▶ **WHAT IS BEING ASKED**
The data must be written out once more, precisely as given.

▶ **SUPPLIED INFORMATION**
□ □ □ □ □ □ □

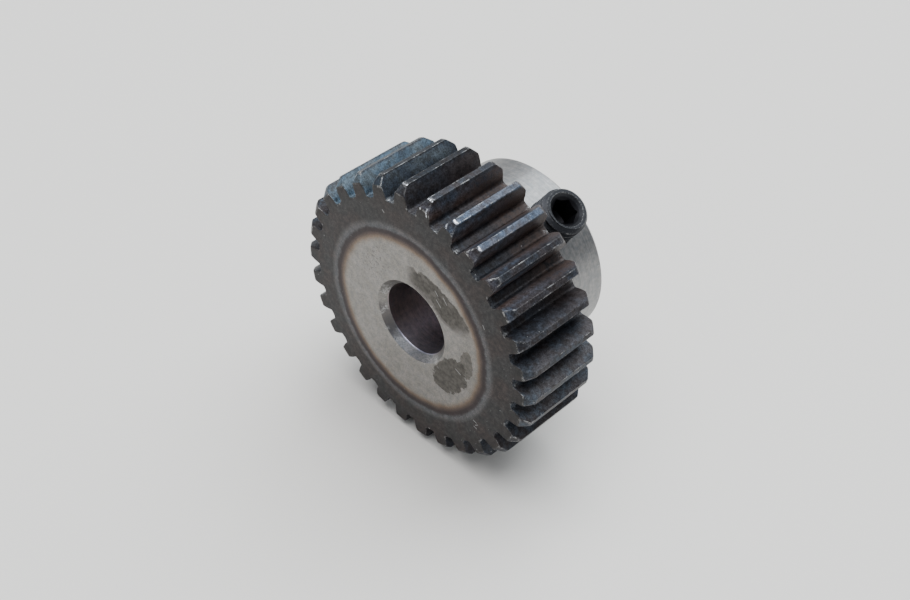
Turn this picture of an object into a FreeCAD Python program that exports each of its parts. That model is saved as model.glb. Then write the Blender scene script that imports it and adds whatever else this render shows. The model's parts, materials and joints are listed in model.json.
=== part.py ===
"""A module 1, 30-tooth spur gear with a round hub on one side, and the set screw in its hub.

Millimetres. The gear's axis is Y and its teeth run from the front face, at -Y, to the hub side, at +Y.
The origin is on the axis, midway along the teeth. +Z is up: the gear stands on the two teeth
either side of the tooth space at the bottom.
"""
import FreeCAD, Part
import math
import os

from FreeCAD import Placement, Rotation, Vector

# teeth
MODULE = 1.0
TOOTH_COUNT = 30
PRESSURE_ANGLE = 20.0
ADDENDUM = 1.0 * MODULE
DEDENDUM = 1.25 * MODULE
TOOTH_THINNING = 0.10
FACE_WIDTH = 10.0
FRONT_TOOTH_CHAMFER = 0.8
BACK_TOOTH_CHAMFER = 0.8

# hub and bore
HUB_DIAMETER = 20.0
HUB_LENGTH = 8.0
HUB_CHAMFER = 0.5
BORE_DIAMETER = 8.0
BORE_CHAMFER = 0.75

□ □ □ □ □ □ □

▶ **WRITTEN RESPONSE**
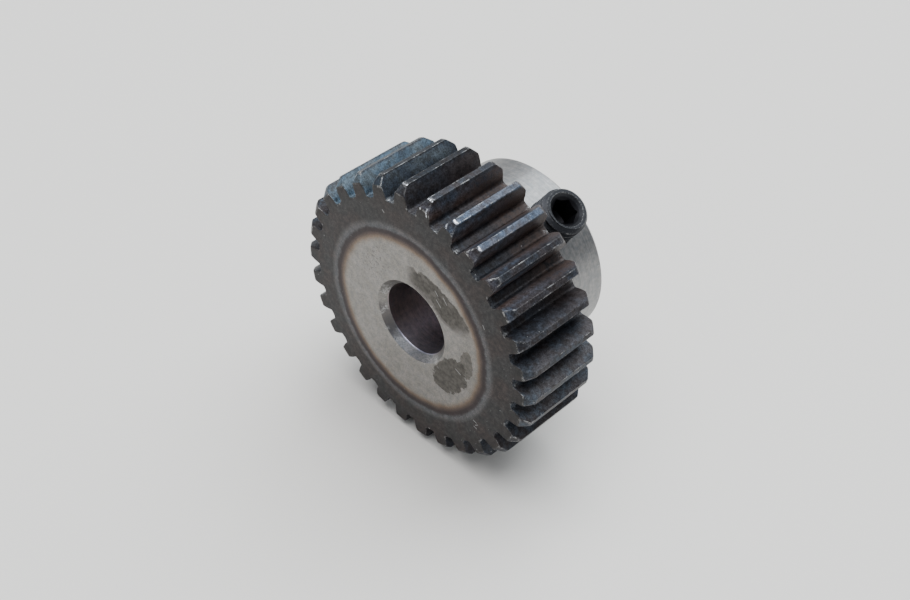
Turn this picture of an object into a FreeCAD Python program that exports each of its parts. That model is saved as model.glb. Then write the Blender scene script that imports it and adds whatever else this render shows. The model's parts, materials and joints are listed in model.json.
=== part.py ===
"""A module 1, 30-tooth spur gear with a round hub on one side, and the set screw in its hub.

Millimetres. The gear's axis is Y and its teeth run from the front face, at -Y, to the hub side, at +Y.
The origin is on the axis, midway along the teeth. +Z is up: the gear stands on the two teeth
either side of the tooth space at the bottom.
"""
import FreeCAD, Part
import math
import os

from FreeCAD import Placement, Rotation, Vector

# teeth
MODULE = 1.0
TOOTH_COUNT = 30
PRESSURE_ANGLE = 20.0
ADDENDUM = 1.0 * MODULE
DEDENDUM = 1.25 * MODULE
TOOTH_THINNING = 0.10
FACE_WIDTH = 10.0
FRONT_TOOTH_CHAMFER = 0.8
BACK_TOOTH_CHAMFER = 0.8

# hub and bore
HUB_DIAMETER = 20.0
HUB_LENGTH = 8.0
HUB_CHAMFER = 0.5
BORE_DIAMETER = 8.0
BORE_CHAMFER = 0.75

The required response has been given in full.